## Source excerpt
- - -

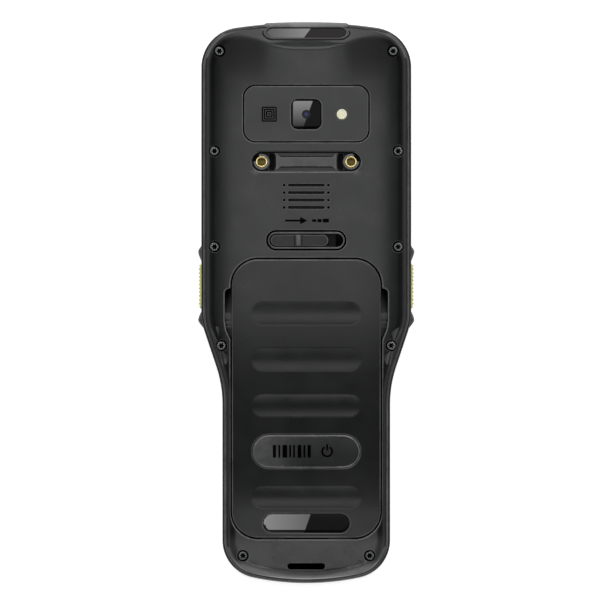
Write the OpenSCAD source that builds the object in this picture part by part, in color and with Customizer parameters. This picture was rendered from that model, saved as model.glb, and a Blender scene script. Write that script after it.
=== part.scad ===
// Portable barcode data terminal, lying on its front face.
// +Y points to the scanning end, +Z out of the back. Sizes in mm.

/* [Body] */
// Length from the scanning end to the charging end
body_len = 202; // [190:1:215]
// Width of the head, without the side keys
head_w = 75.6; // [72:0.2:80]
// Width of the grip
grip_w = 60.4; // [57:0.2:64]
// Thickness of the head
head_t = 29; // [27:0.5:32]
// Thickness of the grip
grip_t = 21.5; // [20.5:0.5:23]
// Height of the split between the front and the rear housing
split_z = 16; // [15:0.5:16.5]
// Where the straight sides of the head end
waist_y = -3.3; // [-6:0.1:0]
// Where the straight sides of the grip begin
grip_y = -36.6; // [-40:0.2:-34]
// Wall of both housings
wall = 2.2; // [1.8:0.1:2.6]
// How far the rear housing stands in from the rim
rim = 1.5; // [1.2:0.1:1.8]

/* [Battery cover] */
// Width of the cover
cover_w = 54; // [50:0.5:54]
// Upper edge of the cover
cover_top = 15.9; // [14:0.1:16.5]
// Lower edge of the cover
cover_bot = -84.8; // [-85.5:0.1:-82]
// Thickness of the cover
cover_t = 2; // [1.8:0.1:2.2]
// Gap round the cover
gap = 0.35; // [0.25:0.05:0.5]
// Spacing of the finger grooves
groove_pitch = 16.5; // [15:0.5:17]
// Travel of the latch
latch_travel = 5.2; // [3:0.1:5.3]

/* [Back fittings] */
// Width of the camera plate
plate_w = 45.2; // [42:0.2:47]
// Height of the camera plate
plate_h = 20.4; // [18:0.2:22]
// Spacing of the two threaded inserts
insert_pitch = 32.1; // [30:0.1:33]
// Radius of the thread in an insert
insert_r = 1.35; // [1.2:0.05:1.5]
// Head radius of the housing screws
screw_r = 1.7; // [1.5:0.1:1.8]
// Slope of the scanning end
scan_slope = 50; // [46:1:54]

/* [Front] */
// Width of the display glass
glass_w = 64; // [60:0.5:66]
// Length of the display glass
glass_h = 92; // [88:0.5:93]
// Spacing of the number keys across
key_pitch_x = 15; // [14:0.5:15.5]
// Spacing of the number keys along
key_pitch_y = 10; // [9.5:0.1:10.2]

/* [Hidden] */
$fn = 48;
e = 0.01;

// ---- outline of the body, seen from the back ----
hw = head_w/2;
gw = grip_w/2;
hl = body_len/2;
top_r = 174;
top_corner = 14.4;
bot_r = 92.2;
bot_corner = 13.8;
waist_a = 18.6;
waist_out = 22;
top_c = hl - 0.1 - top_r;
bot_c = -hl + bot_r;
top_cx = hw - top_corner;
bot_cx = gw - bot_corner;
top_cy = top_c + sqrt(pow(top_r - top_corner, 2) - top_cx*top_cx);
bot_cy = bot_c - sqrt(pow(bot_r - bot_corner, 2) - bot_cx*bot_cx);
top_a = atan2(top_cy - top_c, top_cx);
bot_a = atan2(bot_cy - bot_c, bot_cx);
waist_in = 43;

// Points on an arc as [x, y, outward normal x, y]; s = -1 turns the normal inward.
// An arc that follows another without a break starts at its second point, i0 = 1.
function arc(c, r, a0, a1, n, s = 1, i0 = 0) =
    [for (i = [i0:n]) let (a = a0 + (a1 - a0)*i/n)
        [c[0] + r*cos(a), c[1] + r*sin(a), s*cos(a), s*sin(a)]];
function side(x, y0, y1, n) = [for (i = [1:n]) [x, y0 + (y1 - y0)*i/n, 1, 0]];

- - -

Starting at the first line of the material above, reproduce each line exactly up to and including the line with "Sizes in mm.".

## Output for this task
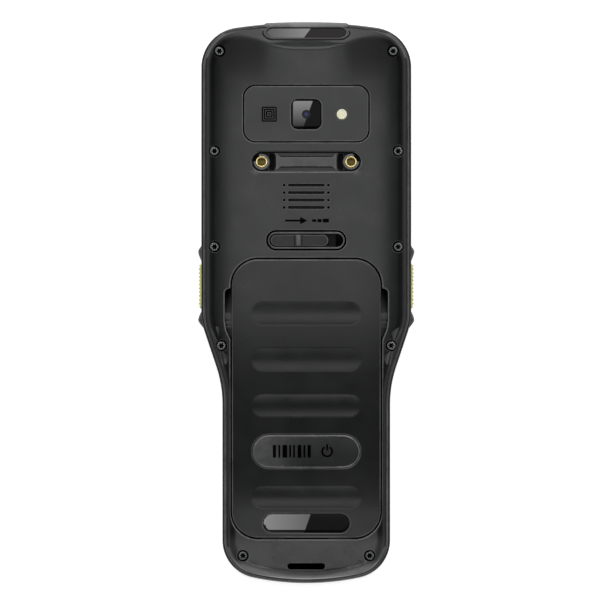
Write the OpenSCAD source that builds the object in this picture part by part, in color and with Customizer parameters. This picture was rendered from that model, saved as model.glb, and a Blender scene script. Write that script after it.
=== part.scad ===
// Portable barcode data terminal, lying on its front face.
// +Y points to the scanning end, +Z out of the back. Sizes in mm.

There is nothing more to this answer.